Reel to Real collects Liquid Liquid percussionist Dennis Young's early home recordings while a member of the pioneering New York dance band. Captured on reel-to-reel recordings, hence its (somewhat painfully cliché) title, these pieces range from random experiments to near songs that still have an endearing demo quality to them.
Unsurprisingly, many of the 16 songs that make up this collection feature heavy use of drums and percussion, and end up being the ones I found myself coming back to most. Opening "Big Boom" is literally named, all hollow and pounding drum patterns, with Young's shouty lo-fi vocals appearing as a near afterthought. His playing on "Gravitation" takes on a weirder, almost synthetic quality and timbre, with the same vocal approach.
Complex polyrhythms dot the fittingly titled "Drum Solo," pounding along with a sharp, metallic edge to the icy snare patterns. His inclusion of what sounds like bits of primitive analog synth within the patterns of "More is Less" go a long way, fleshing out what would otherwise be another, less engaging drum solo piece.
Past the drumming, Young's early experiments also heavily focused on synthesizers. The odd "Panic in the Air" sees him pairing his voice with a rapid synth sequence and more traditionally played electric organ. Uptempo keyboard arpeggios and keyboard noodling also feature heavily on "Unknown Origins," though the mix is more expansive and his inclusion of vocals give a more fully realized feel. Similar is the tight sequences and dramatic flair of "Contortions" which, while still having a loose bedroom-recorded sensibility to it, feels more like a song rather than an experiment.

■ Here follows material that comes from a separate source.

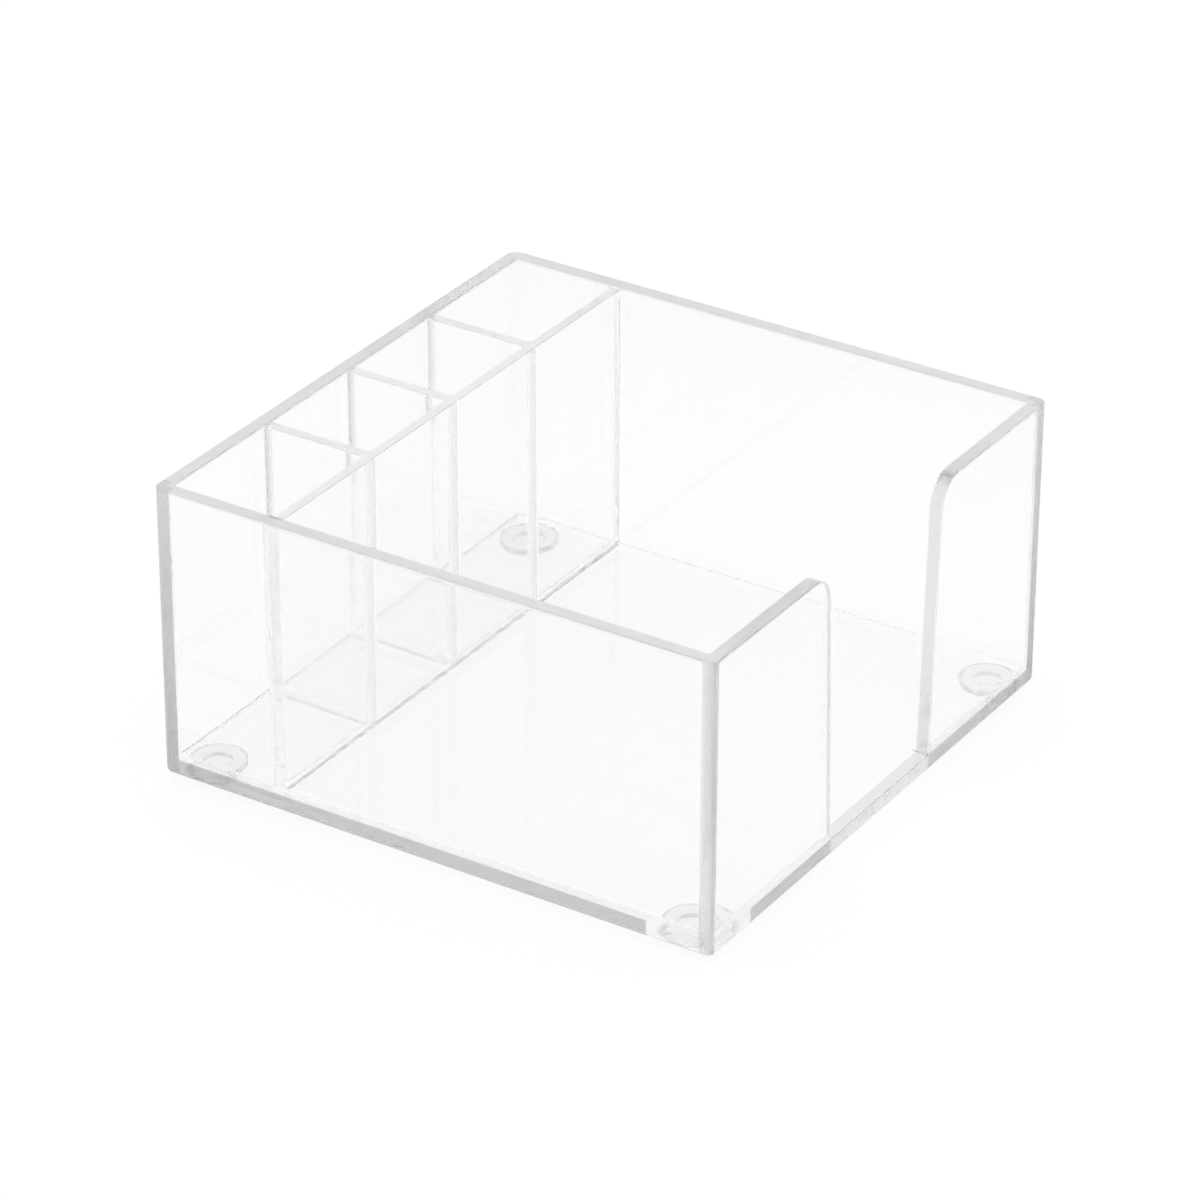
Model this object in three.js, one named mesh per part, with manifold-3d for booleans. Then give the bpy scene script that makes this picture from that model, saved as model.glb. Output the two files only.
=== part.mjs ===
// A clear memo box with a row of pen wells behind it, moulded in one piece, on four stuck-on pads.
// Millimetres. X runs along the notched front wall, Y from that wall to the pen wells, Z up.
// The origin is the middle of the footprint, on the surface that the pads stand on.

import * as THREE from 'three';
import { mergeVertices } from 'three/addons/utils/BufferGeometryUtils.js';
import Module from 'manifold-3d';

// Outside of the moulding
const boxWidth = 150;
const boxDepth = 151;
const boxHeight = 75.5;
const wallThickness = 3.5;
const floorThickness = 4.5;
const outerCornerRadius = 2.2;
const bottomEdgeRadius = 1.2;

// Inside of the moulding
const penWellLength = 27.65;
const partitionThickness = 2.5;
const dividerCount = 3;
const dividerSpacing = 34;
const dividerThickness = 2.8;
const innerWallDrop = 0.5;
const floorFilletRadius = 1;
const bayCornerRadius = 0.5;
const wellFrontCornerRadius = 1;
const wellBackCornerRadius = 0.3;
const coreDraftDegrees = 0.12;

// Notch in the front wall
const notchFloorWidth = 45.2;
const notchRimWidth = 50.4;
const notchWingRadius = 7.5;
const notchFootRadius = 1;

// Pads under the corners
const padRadius = 7;
const padHeight = 2;
const padInset = 10;
const padEdgeRadius = 1.2;
const padDimpleRadius = 3.3;
const padDimpleEdgeRadius = 0.9;
const padRoofThickness = 0.5;

// How far a cutting shape runs past what it cuts
const overrun = 5;

// A rolled edge never tightens a corner below this share of its radius
const leastCornerShare = 0.45;

// Fineness of the facets
const cornerSteps = 3;
const edgeSteps = 5;
const wingSteps = 8;
const padArcSteps = 3;
const padSides = 40;

const quarterTurn = Math.PI / 2;
const halfTurn = Math.PI;
const coreSlope = Math.tan(THREE.MathUtils.degToRad(coreDraftDegrees));

// Levels and faces that several pieces share
const underside = padHeight;
const floorTop = underside + floorThickness;
const rim = underside + boxHeight;
const innerWallTop = rim - innerWallDrop;
const innerSide = boxWidth / 2 - wallThickness;
const innerFront = wallThickness - boxDepth / 2;
const innerBack = boxDepth / 2 - wallThickness;
const wellFront = innerBack - penWellLength;
const bayBack = wellFront - partitionThickness;

const wasm = await Module();
wasm.setup();

function solidFrom(geometry) {
  geometry.deleteAttribute('normal');
  geometry.deleteAttribute('uv');
  const merged = mergeVertices(geometry);
  return new wasm.Manifold(new wasm.Mesh({
    numProp: 3,
    vertProperties: merged.attributes.position.array,
    triVerts: Uint32Array.from(merged.index.array),
  }));
}

function geometryFrom(solid) {
  const { vertProperties, triVerts } = solid.getMesh();
  const geometry = new THREE.BufferGeometry();
  geometry.setAttribute('position', new THREE.BufferAttribute(vertProperties, 3));
  geometry.setIndex(new THREE.BufferAttribute(triVerts, 1));
  geometry.computeVertexNormals();
  return geometry;
}

// A rectangle with rounded corners, drawn inset by some distance on every side.
function roundedOutline({ left, right, front, back, frontRadius, backRadius }, inset) {
  const nearRadius = Math.max(frontRadius - inset, frontRadius * leastCornerShare);
  const farRadius = Math.max(backRadius - inset, backRadius * leastCornerShare);
  const nearY = front + inset + nearRadius;
  const farY = back - inset - farRadius;
  const outline = new THREE.Shape();
  outline.absarc(right - inset - nearRadius, nearY, nearRadius, -quarterTurn, 0);
  outline.absarc(right - inset - farRadius, farY, farRadius, 0, quarterTurn);
  outline.absarc(left + inset + farRadius, farY, farRadius, quarterTurn, halfTurn);
  outline.absarc(left + inset + nearRadius, nearY, nearRadius, halfTurn, halfTurn + quarterTurn);
  return outline.getPoints(cornerSteps);
}

// A closed solid through a stack of outlines with equally many points, lowest first.
function loft(levels) {
  const count = levels[0].outline.length;
  const topStart = (levels.length - 1) * count;
  const positions = levels.flatMap(({ outline, z }) => outline.flatMap(({ x, y }) => [x, y, z]));
  const indices = [];
  for (let start = 0; start < topStart; start += count) {
    for (let step = 0; step < count; step += 1) {
      const low = start + step;
      const lowNext = start + (step + 1) % count;
      indices.push(low, lowNext, lowNext + count);
      indices.push(low, lowNext + count, low + count);
    }
  }
  for (const [a, b, c] of THREE.ShapeUtils.triangulateShape(levels[0].outline, [])) {
    indices.push(c, b, a);
  }
  for (const [a, b, c] of THREE.ShapeUtils.triangulateShape(levels.at(-1).outline, [])) {
    indices.push(topStart + a, topStart + b, topStart + c);
  }
  const geometry = new THREE.BufferGeometry();
  geometry.setAttribute('position', new THREE.Float32BufferAttribute(positions, 3));
  geometry.setIndex(indices);
  return geometry;
}

// A rounded block whose bottom edge is rolled to a radius. Its sides lean out from the bottom to
// the draft level by the given slope, and stand upright above that level.
function rolledBlock(sides, { bottom, top, draftLevel, edgeRadius, slope }) {
  const levels = [];
  for (let step = 0; step <= edgeSteps; step += 1) {
    const turn = quarterTurn * step / edgeSteps;
    const z = bottom + edgeRadius * (1 - Math.cos(turn));
    const inset = edgeRadius * (1 - Math.sin(turn)) + slope * (draftLevel - z);
    levels.push({ outline: roundedOutline(sides, inset), z });
  }
  levels.push({ outline: roundedOutline(sides, 0), z: draftLevel });
  levels.push({ outline: roundedOutline(sides, 0), z: top });
  return solidFrom(loft(levels));
}

function outerBlock() {
  const sides = {
    left: -boxWidth / 2,
    right: boxWidth / 2,
    front: -boxDepth / 2,
    back: boxDepth / 2,
    frontRadius: outerCornerRadius,
    backRadius: outerCornerRadius,
  };
  const heights = { bottom: underside, top: rim, draftLevel: innerWallTop };
  return rolledBlock(sides, { ...heights, edgeRadius: bottomEdgeRadius, slope: 0 });
}

// The hollow that one core of the mould leaves, from the floor up through the rim.
function coreHollow(sides) {
  const heights = { bottom: floorTop, top: rim + overrun, draftLevel: innerWallTop };
  return rolledBlock(sides, { ...heights, edgeRadius: floorFilletRadius, slope: coreSlope });
}

function memoBay() {
  return coreHollow({
    left: -innerSide,
    right: innerSide,
    front: innerFront,
    back: bayBack,
    frontRadius: bayCornerRadius,
    backRadius: bayCornerRadius,
  });
}

// The dividers stand at an even spacing about the middle, so the two end wells are a little wider.
function penWells() {
  const wells = [];
  const firstDivider = -dividerSpacing * (dividerCount - 1) / 2;
  for (let well = 0; well <= dividerCount; well += 1) {
    const dividerOnRight = firstDivider + dividerSpacing * well;
    const dividerOnLeft = dividerOnRight - dividerSpacing;
    wells.push(coreHollow({
      left: well === 0 ? -innerSide : dividerOnLeft + dividerThickness / 2,
      right: well === dividerCount ? innerSide : dividerOnRight - dividerThickness / 2,
      front: wellFront,
      back: innerBack,
      frontRadius: wellFrontCornerRadius,
      backRadius: wellBackCornerRadius,
    }));
  }
  return wells;
}

// The shallow step inside the rim that leaves the partition and the dividers lower than the walls.
function rimStep() {
  const sides = {
    left: -innerSide,
    right: innerSide,
    front: bayBack - overrun,
    back: innerBack,
    frontRadius: bayCornerRadius,
    backRadius: wellBackCornerRadius,
  };
  return solidFrom(loft([
    { outline: roundedOutline(sides, 0), z: innerWallTop },
    { outline: roundedOutline(sides, 0), z: rim + overrun },
  ]));
}

// The notch narrows a little towards the floor. Its upper corners roll over into the rim as
// rounded wings, and small fillets join its sides to the floor.
function notchOutline() {
  const halfFloor = notchFloorWidth / 2;
  const lean = Math.atan2(notchRimWidth / 2 - halfFloor, rim - floorTop);
  const wingZ = rim - notchWingRadius;
  const wingX = halfFloor + (notchWingRadius + (wingZ - floorTop) * Math.sin(lean)) / Math.cos(lean);
  const footX = halfFloor - notchFootRadius * (1 - Math.sin(lean)) / Math.cos(lean);
  const footZ = floorTop + notchFootRadius;
  const outline = new THREE.Path();
  outline.absarc(-footX, footZ, notchFootRadius, halfTurn + lean, halfTurn + quarterTurn);
  outline.absarc(footX, footZ, notchFootRadius, -quarterTurn, -lean);
  outline.absarc(wingX, wingZ, notchWingRadius, halfTurn - lean, quarterTurn, true);
  outline.lineTo(wingX, rim + overrun);
  outline.lineTo(-wingX, rim + overrun);
  outline.absarc(-wingX, wingZ, notchWingRadius, quarterTurn, lean, true);
  return new THREE.Shape(outline.getPoints(wingSteps));
}

function frontNotch() {
  const depth = wallThickness + floorFilletRadius + overrun * 2;
  const geometry = new THREE.ExtrudeGeometry(notchOutline(), { depth, bevelEnabled: false });
  geometry.rotateX(quarterTurn);
  geometry.translate(0, depth - overrun - boxDepth / 2, 0);
  return solidFrom(geometry);
}

function mouldedBox() {
  const hollows = [memoBay(), ...penWells(), rimStep(), frontNotch()];
  const carved = hollows.reduce((block, hollow) => block.subtract(hollow), outerBlock());
  return geometryFrom(carved);
}

// A pad with a rolled outer edge and a dimple, so that it stands on a flat ring.
function padGeometry() {
  const dimpleTop = padHeight - padRoofThickness;
  const ringInner = padDimpleRadius + padDimpleEdgeRadius;
  const ringOuter = padRadius - padEdgeRadius;
  const profile = new THREE.Path();
  profile.moveTo(0, dimpleTop);
  profile.lineTo(padDimpleRadius, dimpleTop);
  profile.absarc(ringInner, padDimpleEdgeRadius, padDimpleEdgeRadius, halfTurn, halfTurn + quarterTurn);
  profile.absarc(ringOuter, padEdgeRadius, padEdgeRadius, -quarterTurn, 0);
  profile.lineTo(padRadius, padHeight);
  profile.lineTo(0, padHeight);
  const geometry = new THREE.LatheGeometry(profile.getPoints(padArcSteps), padSides);
  geometry.rotateX(quarterTurn);
  return geometry;
}

const clearPlastic = new THREE.MeshStandardMaterial({
  color: 0xf2f5f5,
  roughness: 0.06,
  metalness: 0,
  transparent: true,
  opacity: 0.35,
});

const clearPad = new THREE.MeshStandardMaterial({
  color: 0xe9ecec,
  roughness: 0.3,
  metalness: 0,
  transparent: true,
  opacity: 0.5,
});

function namedMesh(name, geometry, material) {
  const mesh = new THREE.Mesh(geometry, material);
  mesh.name = name;
  return mesh;
}

const padX = boxWidth / 2 - padInset;
const padY = boxDepth / 2 - padInset;
const padPlaces = {
  foot_front_left: [-padX, -padY],
  foot_front_right: [padX, -padY],
  foot_back_left: [-padX, padY],
  foot_back_right: [padX, padY],
};

const memoBox = new THREE.Group();
memoBox.add(namedMesh('moulded_box', mouldedBox(), clearPlastic));
for (const [name, [x, y]] of Object.entries(padPlaces)) {
  const pad = namedMesh(name, padGeometry(), clearPad.clone());
  pad.position.set(x, y, 0);
  memoBox.add(pad);
}

export default memoBox;
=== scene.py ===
import math

import bmesh
import bpy
import numpy as np
from mathutils import Matrix, Vector


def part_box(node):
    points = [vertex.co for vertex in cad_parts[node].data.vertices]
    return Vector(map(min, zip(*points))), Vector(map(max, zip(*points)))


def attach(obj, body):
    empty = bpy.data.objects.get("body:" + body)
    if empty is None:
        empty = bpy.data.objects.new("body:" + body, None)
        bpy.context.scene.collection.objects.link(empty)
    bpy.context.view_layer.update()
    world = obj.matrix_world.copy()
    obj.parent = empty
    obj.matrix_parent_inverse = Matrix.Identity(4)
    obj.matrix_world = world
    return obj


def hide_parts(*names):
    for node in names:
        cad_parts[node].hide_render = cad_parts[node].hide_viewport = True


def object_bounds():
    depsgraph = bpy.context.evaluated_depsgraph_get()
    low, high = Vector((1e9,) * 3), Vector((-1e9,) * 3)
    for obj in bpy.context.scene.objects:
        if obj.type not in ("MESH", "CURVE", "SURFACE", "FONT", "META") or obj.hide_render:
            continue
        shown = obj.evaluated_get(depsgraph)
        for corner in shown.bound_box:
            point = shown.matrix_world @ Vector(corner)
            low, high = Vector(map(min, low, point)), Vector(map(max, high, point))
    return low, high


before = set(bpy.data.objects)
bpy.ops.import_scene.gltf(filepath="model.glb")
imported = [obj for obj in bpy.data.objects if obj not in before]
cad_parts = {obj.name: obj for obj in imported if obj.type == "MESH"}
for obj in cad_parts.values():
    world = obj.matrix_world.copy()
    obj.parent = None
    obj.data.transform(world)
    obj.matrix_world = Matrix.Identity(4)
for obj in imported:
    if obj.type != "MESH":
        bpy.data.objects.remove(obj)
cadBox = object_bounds()
scene = bpy.context.scene
mm = 0.001
print("frame loaded:", sorted(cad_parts))


# Camera, fitted to the straight edges of the photograph

cameraSetup = {
    "azimuth": -57.497,  # degrees round the object, 0 looks along +Y
    "elevation": 29.024,
    "roll": 0.183,
    "distance": 1376.1 * mm,
    "aim": (50.6 * mm, 34.0 * mm, 2.0 * mm),
    "focalPixels": 5540.1,
    "photoPixels": 1200,
    "sensorWidth": 36.0,  # millimetres, as Blender's lens value is
    "nearest": 0.05,
    "farthest": 60,
}


def makeCamera(setup):
    azimuth, elevation, roll = (math.radians(setup[key]) for key in ("azimuth", "elevation", "roll"))
    backward = Vector((
        math.sin(azimuth) * math.cos(elevation),
        -math.cos(azimuth) * math.cos(elevation),
        math.sin(elevation),
    ))
    level = Vector((0, 0, 1)).cross(backward).normalized()
    upright = backward.cross(level)
    right = math.cos(roll) * level + math.sin(roll) * upright
    up = backward.cross(right)
    turned = Matrix((right, up, backward)).transposed().to_4x4()

    data = bpy.data.cameras.new("photoCamera")
    data.sensor_width = setup["sensorWidth"]
    data.lens = setup["focalPixels"] / setup["photoPixels"] * setup["sensorWidth"]
    data.clip_start = setup["nearest"]
    data.clip_end = setup["farthest"]
    camera = bpy.data.objects.new("photoCamera", data)
    camera.matrix_world = Matrix.Translation(Vector(setup["aim"]) + backward * setup["distance"]) @ turned
    scene.collection.objects.link(camera)
    scene.camera = camera


makeCamera(cameraSetup)
print("camera placed")


# Small helpers for node trees and meshes

def addNode(tree, kind, **inputs):
    # Each input is a value, or a socket that is linked in
    node = tree.nodes.new(kind)
    for name, value in inputs.items():
        setInput(tree, node.inputs[name.replace("_", " ")], value)
    return node


def setInput(tree, socket, value):
    if isinstance(value, bpy.types.NodeSocket):
        tree.links.new(value, socket)
    else:
        socket.default_value = value


def addMath(tree, operation, first, second=0.0, clamp=False):
    node = tree.nodes.new("ShaderNodeMath")
    node.operation = operation
    node.use_clamp = clamp
    setInput(tree, node.inputs[0], first)
    setInput(tree, node.inputs[1], second)
    return node.outputs[0]


def addAll(tree, operation, first, *others):
    total = first
    for other in others:
        total = addMath(tree, operation, total, other)
    return total


def meshObject(name, points, faces, smooth=True):
    mesh = bpy.data.meshes.new(name)
    mesh.from_pydata(points, [], faces)
    mesh.validate()
    mesh.polygons.foreach_set("use_smooth", [smooth] * len(mesh.polygons))
    thing = bpy.data.objects.new(name, mesh)
    scene.collection.objects.link(thing)
    return thing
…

Peppered throughout are some less structured, more obvious experiments that range from interesting to skippable. Something like "Overdub Dub" sticks out as an odd bit of reggae sound, filtered through the lens of post-punk to resemble the likes of PIL or The Slits but less confident. There are also a few folksy passages, such as "Aliens," which is all cheap acoustic guitar and lighthearted vocals that bear more than a passing resemblance to Genesis P-Orridge.
Approaching Reel to Real as a traditional album would be a major mistake, since it is intended to be nothing more than a collection of forgotten, closeted demos and experiments. Personally, I have always been fond of these sort of compilations. There is an exuberance and excitement within the weird noises and odd experiments that might not be something for everyday rotation, but still great to dig into when the mood strikes.